Twenty months ago, I was approached by a member of the team that puts out the Anh Ba Sam blog,
Vietnam’s leading source of “alternative news.” Would I mind, they
asked, if they posted a Vietnamese translation of a story that I’d
written on the deepening South China Sea crisis.
I agreed, and there began a relationship
that has made my writings on contemporary Vietnam far better known to
readers there and in the Vietnamese diaspora than to the several
thousands who read me in Asia Sentinel and other regional online
publications.
Lately — up to March 8, anyway — there
has been a lively debate on the Ba Sam blog about how the Vietnamese
Constitution ought to be revised. There’s nothing strange there; the
National Assembly is going to vote on a new text in the fall, and in
anticipation it has called for the people to express their ideas.
Taking the legislature at its word,
commentaries posted on Anh Ba Sam have tilted sharply toward freeing the
current constitution’s guarantees of human rights from a host of
eviscerating national security-based limitations. There’s also been
considerable support for diluting the Communist Party’s monopoly of
political decision-making and freeing the courts and the mainstream
media from a surfeit of political instruction.
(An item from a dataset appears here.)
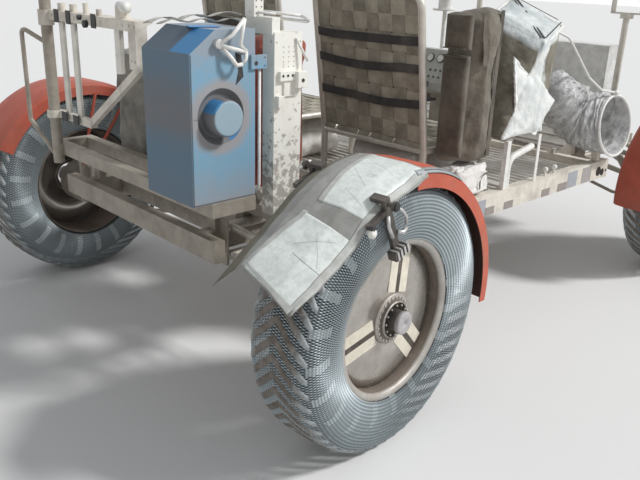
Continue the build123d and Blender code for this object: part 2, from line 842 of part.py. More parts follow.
def build_camera():
    """Camera staff on the chassis, the yoke that pans and the camera that tilts."""
    x = socket_x
    y = camera_y
    staff = rod((x, y, end_deck), (x, y, camera_staff_top), 16)
    staff += block(x - 16, x + 22, y - 26, y + 26, end_deck, end_deck + 10)
    z = camera_staff_top + seat_gap
    tilt_z = z + camera_tilt_rise
    yoke = rod((x, y, z), (x, y, z + 30), 34)
    yoke += block(x - 82, x + 82, y - 20, y + 20, z + 22, z + 30)
    for side in (left, right):
        a, b = sorted((x + side * 74, x + side * 82))
        yoke += block(a, b, y - 20, y + 20, z + 30, tilt_z + 25)
    camera = block(x - 60, x + 60, y - 60, y + 230, tilt_z - 55, tilt_z + 55)
    camera += rod((x, y + 230, tilt_z), (x, y + 295, tilt_z), 38)
    for side in (left, right):
        camera += rod((x + side * 60, y, tilt_z), (x + side * 73.7, y, tilt_z), 16)
        camera += rod((x + side * 60, y, tilt_z), (x + side * 86, y, tilt_z), camera_pin)
        bore = camera_pin + running_clearance
        yoke -= rod((x + side * 70, y, tilt_z), (x + side * 90, y, tilt_z), bore)
    return staff, yoke, camera


def build_antenna():
    """Antenna mast on the chassis, the yoke that turns and the mesh dish that tips."""
    x = -socket_x
    y = socket_y
    mast = rod((x, y, end_deck), (x, y, dish_mast_top), mast_radius)
    z = dish_mast_top + seat_gap
    tilt_z = z + dish_tilt_rise
    yoke = rod((x, y, z), (x, y, z + 24), 30)
    yoke += block(x - 42, x + 42, y - 16, y + 16, z + 16, z + 24)
    half = dish_block_half
    dish = block(x - half, x + half, y - 20, y + 20, tilt_z - 20, tilt_z + 20)
    for side in (left, right):
        a, b = sorted((x + side * 34, x + side * 42))
        yoke += block(a, b, y - 16, y + 16, z + 16, tilt_z + 20)
        dish += rod((x, y, tilt_z), (x + side * 46, y, tilt_z), camera_pin)
        bore = camera_pin + running_clearance
        yoke -= rod((x + side * 30, y, tilt_z), (x + side * 50, y, tilt_z), bore)
    dish += rod((x, y, tilt_z), (x, y, tilt_z + 330), 9)
    dish += rod((x, y, tilt_z + 330), (x, y, tilt_z + 360), 40)
    bowl = [
        (0, 0),
        (dish_radius / 3, 14),
        (dish_radius * 2 / 3, 55),
        (dish_radius, 128),
        (dish_radius, 132),
        (dish_radius * 2 / 3 - 2, 59),
        (dish_radius / 3 - 2, 18),
        (0, 4),
    ]
    face = make_face(Polyline(*bowl, close=True).edges())
    face = Plane(origin=(0, 0, 0), x_dir=(1, 0, 0), z_dir=(0, -1, 0)) * face
    dish += Pos(x, y, tilt_z + 70) * revolve(face, axis=Axis.Z)
    return mast, yoke, dish


def low_gain_antenna():
    """The small helix antenna on its staff beside the console."""
    x = -110
    y = console_front + 60
    shape = rod((x, y, floor_top + seat_gap), (x, y, whip_top), 10)
    shape += rod((x, y, floor_top + seat_gap), (x, y, floor_top + 6), 42)
    shape += rod((x, y, whip_top), (x, y, whip_top + whip_helix_length), 34)
    shape += rod((x, y, whip_top - 8), (x, y, whip_top), 60)
    return shape


# Rear equipment


def pallet_frame():
    """The fixed rear pallet: a raised ring on stubs, the gate's post with its stay, and the post's outrigger."""
    z0 = pallet_low
    z1 = pallet_high - seat_gap
    bar = pallet_bar
    frame = block(pallet_left, pallet_right, pallet_rear, pallet_rear + bar, z0, z1)
    frame += block(pallet_left, pallet_right, pallet_front - bar, pallet_front, z0, z1)
    for x in (pallet_left, pallet_right - bar):
        frame += block(x, x + bar, pallet_rear, pallet_front, z0, z1)
    for side in (left, right):
        s0, s1 = sorted((side * end_rail_outer, side * end_rail_inner))
        frame += block(s0, s1, pallet_front - bar, pallet_front - bar + 16, end_deck, z0)
    frame += gate_post()
    return group([frame, outrigger()])


def gate_post():
    """The fixed upright tube that the gate swings on, its foot lug and the thin outer bail tied to it."""
    x = gate_x
    y = gate_y
    post = rod((x, y, 629), (x, y, gate_post_top), gate_post_radius)
    post += block(x - 24, x + 24, y, pallet_rear + 2, pallet_low, pallet_high - seat_gap)
    bail_x = x - 104
    bail_y = y - 50
    thin = pipe([(x, y, 640), (bail_x, bail_y, 780), (bail_x, bail_y, 1112), (x, y, 1060)], 8, 14)
    return post + thin


def outrigger():
    """The bracket on the rear frame that carries the tall equipment post."""
    y0 = post_rear
    y1 = post_rear + outrigger_width
    knee = post_base - outrigger_depth
    foot = block(end_rail_inner, end_rail_outer, y0, y1, end_deck, knee)
    return foot + block(end_rail_inner, post_x1, y0, y1, knee, post_base)


def equipment_post():
    """The tall white equipment box beside the pallet, with a latch plate and a dark cap behind its top."""
    post = block(post_x0, post_x1, post_rear, post_front, post_base + seat_gap, post_top)
    latch_y = post_rear + 59
    latch_z = post_top - 157
    post += block(post_x1, post_x1 + latch_depth, latch_y - 25, latch_y + 25, latch_z - 25, latch_z + 25)
    post += block(post_x0 - 72, post_x1 - 5, post_rear - 6, post_rear - 6 + cap_depth, post_top - 7, post_top + 40)
    return post


def instrument_box():
    """The blue instrument box with its chamfered rear top and a raised dial in a dished recess."""
    outline = [
        (box_rear, pallet_high),
        (box_front, pallet_high),
        (box_front, box_top),
        (box_rear + 83, box_top),
        (box_rear, box_top - 61),
    ]
    box = side_profile(outline, box_x0, box_x1)
    box -= Pos(box_x1 - 8, dial_y, dial_z) * Rot(0, 90, 0) * Cone(62, 78.5, 16)
    dial = rod((box_x1 - 16, dial_y, dial_z), (dial_out, dial_y, dial_z), dial_radius)
    return box + fillet(dial.edges().group_by(Axis.X)[-1], 8)


def tool_gate():
    """The hinged tool rack: sleeves on its post, angle bar with a gusset end, short post, strut and clips."""
    rear_face = gate_y
    front_face = gate_bar_front
    start = gate_x + 10
    angle = [
        (rear_face, gate_bar_low),
        (rear_face + gate_web, gate_bar_low),
        (rear_face + gate_web, gate_bar_high - gate_web),
        (front_face, gate_bar_high - gate_web),
        (front_face, gate_bar_high),
        (rear_face, gate_bar_high),
    ]
    gate = side_profile(angle, start, gate_bar_end)
    gusset = [(rear_face, gate_bar_low), (front_face, gate_bar_high - gate_web), (rear_face, gate_bar_high)]
    gate += side_profile(gusset, gate_bar_end - gate_web, gate_bar_end)
    middle = rear_face + 20
    gate += block(153, 196, rear_face, rear_face + 40, 1035, gate_bar_high - gate_web)
    gate += block(start, -150, middle - 12, middle + 12, gate_foot_low, gate_foot_high)
    gate += beam((190, middle, 1042), (-165, middle, 813), 20, 24)
    for x, radius, rise in ((-330, 13, 26), (-240, 13, 26), (-150, 9, 34), (-60, 9, 20), (90, 21, 34)):
        gate += rod((x, middle, gate_bar_high), (x, middle, gate_bar_high + rise), radius)
    for z0, z1 in ((gate_foot_low, gate_foot_high), (gate_bar_low - 20, gate_bar_high)):
        gate += rod((gate_x, gate_y, z0), (gate_x, gate_y, z1), sleeve_radius)
        gate -= rod((gate_x, gate_y, z0 - 1), (gate_x, gate_y, z1 + 1), gate_post_radius + running_clearance)
    return gate


def tool_bundle():
    """Long-handled tools that hang below the gate's angle bar."""
    top = gate_bar_high - gate_web - seat_gap
    rear_face = gate_y + gate_web + seat_gap
    tools = []
    for x, low, radius in ((-330, gate_foot_high + seat_gap, 11), (-240, gate_foot_high + seat_gap, 11), (60, 1010, 14)):
        y = rear_face + radius
        tools.append(rod((x, y, low), (x, y, top), radius))
    return group(tools)


def pallet_bags():
    """The gear bags that stand on the rear frame ahead of the pallet."""
    bags = []
    for x0, x1, high in ((-300, -60, 1060), (-52, 200, 1100)):
        bag = block(x0, x1, pallet_front + 2, pallet_front + 2 + gear_bag_depth, end_deck, high)
        bags.append(fillet(bag.edges(), 24))
    return group(bags)


def red_bag():
    """The red fabric bag between the pallet and the right seat's back."""
    bag = block(150, 350, red_bag_rear, red_bag_front, end_deck, red_bag_top)
    return fillet(bag.edges(), 30)


def write(name, shape):
    """Writes one node."""
    export_step(shape, "parts/" + name + ".step")


def write_chassis():
    """The frames, suspension, steering gear and everything that rides on them."""
    write("center_frame", centre_frame())
    write("floor_panels", floor_panels())
    write("front_frame", front_frame())
    write("rear_frame", mirror(end_frame(), about=Plane.XZ))
    write("suspension_front", suspension(front))
    write("suspension_rear", suspension(rear))
    write("steering_gear", steering_gear())
    write("seat_frames", group(both_sides(seat_frame())))
    write("seat_webbing", group(both_sides(seat_webbing())))
    write("under_seat_bags", group(both_sides(under_seat_bag())))
    write("seat_side_bag", seat_side_bag())
    write("white_bag", white_bag())
    write("bag_supports", bag_supports())
    write("hoop_bag", hoop_bag())
    write("bag_stay", bag_stay())
    stand, box = console()
    write("console_stand", stand)
    write("control_console", box)
    write("hand_controller", hand_controller())
    write("footrests", group(both_sides(footrest())))
    write("handholds", handholds())
    write("batteries", batteries())
    write("drive_electronics", drive_electronics())
    write("relay_unit", relay_unit())
    staff, yoke, camera = build_camera()
    write("camera_staff", staff)
    write("camera_yoke", yoke)
    write("tv_camera", camera)
    mast, dish_yoke, dish = build_antenna()
    write("antenna_mast", mast)
    write("antenna_yoke", dish_yoke)
    write("antenna_dish", dish)
    write("low_gain_antenna", low_gain_antenna())
    write("pallet_frame", pallet_frame())
    write("equipment_post", equipment_post())
    write("instrument_box", instrument_box())
    write("tool_gate", tool_gate())
    write("tool_bundle", tool_bundle())
    write("pallet_bags", pallet_bags())
    write("red_bag", red_bag())


def write_corners():
    """The four wheels, knuckles and fenders, with the charts and clamps on the broken one."""
    tyre = on_axle(tyre_shell())
    hub = on_axle(wheel_hub())
    carrier = knuckle()
    full = fender(fender_full_end)
    broken = fender(fender_broken_end)
    corners = (
        ("front_right", right, front, full),
        ("front_left", left, front, full),
        ("rear_right", right, rear, broken),
        ("rear_left", left, rear, full),
    )
    for name, side, end, guard in corners:
        write("tyre_" + name, at_corner(tyre, side, end))
        write("hub_" + name, at_corner(hub, side, end))
        write("knuckle_" + name, at_corner(carrier, side, end))
        write("fender_" + name, at_corner(guard, side, end))
    write("fender_maps", at_corner(fender_maps(), right, rear))
    clamps = group([fender_clamp(*place) for place in clamps_along])
    write("fender_clamps", at_corner(clamps, right, rear))


def main():
    os.makedirs("parts", exist_ok=True)
    write_chassis()
    write_corners()


main()
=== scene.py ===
"""Planetary rover: looks, light and camera over the CAD frame. Lengths are in metres unless a comment says mm."""

from math import cos, pi, radians, sin

import bpy
import numpy as np
from mathutils import Matrix, Vector, noise


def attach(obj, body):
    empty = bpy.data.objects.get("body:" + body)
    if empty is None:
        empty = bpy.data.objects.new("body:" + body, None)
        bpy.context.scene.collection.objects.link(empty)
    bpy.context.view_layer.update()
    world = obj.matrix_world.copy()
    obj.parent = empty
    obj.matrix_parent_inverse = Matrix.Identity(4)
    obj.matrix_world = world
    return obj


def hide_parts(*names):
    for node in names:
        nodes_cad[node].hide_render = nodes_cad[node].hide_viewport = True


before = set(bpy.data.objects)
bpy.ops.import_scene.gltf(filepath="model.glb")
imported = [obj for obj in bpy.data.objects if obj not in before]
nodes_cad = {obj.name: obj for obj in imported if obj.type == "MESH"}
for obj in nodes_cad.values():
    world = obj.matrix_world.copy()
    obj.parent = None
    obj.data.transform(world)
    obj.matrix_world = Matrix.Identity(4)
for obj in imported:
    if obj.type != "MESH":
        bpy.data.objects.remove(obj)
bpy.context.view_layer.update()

MM = 0.001
ACROSS = (1, 0, 0)
WHEELBASE = 2.286
TRACK = 1.829
KINGPIN_OFFSET = 0.1625
AXLE_HEIGHT = 0.409
REST_STEER = 4.5
# Each corner's side (1 is right) and end (1 is front)
CORNERS = {"front_right": (1, 1), "front_left": (-1, 1), "rear_right": (1, -1), "rear_left": (-1, -1)}

# Camera, light and floor

CAMERA_PLACE = (2.199263, -2.584278, 1.334351)
CAMERA_TURNS = (0.80944293, 0.356520442, 0.0333625221)
CAMERA_LENS = 41.089
CAMERA_SHIFT = (0.0031, 0.0047)
SUN_RUN = (-0.55, -0.50, -0.66)
SUN_STRENGTH = 2.7
SUN_WIDTH = 9
SKY_STRENGTH = 0.42
FLOOR_REACH = 40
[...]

That nearly ended on March 8, when the Ba
Sam blog was thoroughly hacked. Several years’ reportage and commentary
were deleted. The e-mail accounts of the blog’s editorial team were
also compromised. The Ba Sam team has so far been unable to regain
control of wordpress.anhbasam.com. That’s a manageable tragedy, however.
All but a few days’ content was backed up on offshore servers.
Then, however, on March 13, the hackers
struck again, posting on the website an apologia attributed to the
blog’s managing editor, cobbled together from e-mailed messages and
photos. Like all effective propaganda, it was a mixture of fact and
fiction. A naive reader might conclude that the Anh Ba Sam team are in
fact renegades and grudge-bearing reactionaries based in the United
States and dedicated to the overthrow of the Hanoi regime.
That’s a considerable exaggeration. They
are trenchant critics of the regime, for sure, but Anh Ba Sam’s first
priority has been to publish an objective summary of newsworthy events
in and about Vietnam. It’s up with the news 24/7. As might be expected,
the blog has given particular emphasis to the stories that Vietnam’s
state-supervised media has been unable to report. Its daily digest is
the hook that has caught the attention of 100,000-plus regular readers.
Additionally, the Anh Ba Sam blog has
published a great deal of commentary, mostly by a distinguished stable
of Vietnamese academics, old revolutionaries and retired officials. And
it also has published my essays every three or four weeks on problems of
environmental governance, media culture, economic policy gone awry,
China’s moves to turn its farcical South China Sea claim into fact, and
the fumbling efforts of the regime and ruling party to reform land
policy, right a faltering economy and rewrite the nation’s constitution.
The hacking of Anh Ba Sam got to me
directly and personally, and that’s why I’m writing this in
first-person. We’ve had a seriously professional relationship. The Ba
Sam team thought my stories were worth the attention of its Vietnamese
readers. And, having learned that whatever I wrote was inevitably going
to appear in translation somewhere in the Vietnamese blogosphere, I
wanted whatever that was attributed to me at least to be what I meant to
say. Our arrangement was that Ba Sam volunteers would send their
translations to me, and with help from the native speaker who consented
to marry me 44 years ago, I’d check that they’d got it right.
In September 2012, Prime Minister Nguyen
Tan Dung issued “guidance” that authorized Vietnamese cyberpolice to go
after blogs that posted “slanderous, fabricated, distorted and false”
reports on the nation’s leaders. At the time, Dung was fighting to keep
his job, and it was tempting to regard his order simply as a riposte to
intra-party rivals’ sponsorship of scurrilous anti-Dung blogs.
Six months later, however, someone has
taken down Vietnam’s best blog, one that had no particular animus for
Dung. It was the system that Anh Ba Sam subjected to daily, withering
scrutiny, not Dung himself. With tighter security and another URL,
wordpress.anhbasam04.com, it is being reconstituted, and so the
cat-and-mouse game between Vietnam’s community of free journalists and
its internal security agencies goes on.
What’s evident is that like the weeds in
my garden, Vietnam’s free online press can be clobbered from time to
time but not eliminated. Some bloggers simply give up rather than serve
time in prison or lose their livelihoods. Many more blogs spring up to
take their place. No matter how sophisticated the Vietnamese cybercops
become, however, Internet-enabled dissent is beyond their ability to
control. In the internet era, the Hanoi regime might have better success
reasoning with its critics rather than trying to suppress them.
(David Brown is a retired US diplomat with extensive experience in Vietnam and a regular contributor to Asia Sentinel.)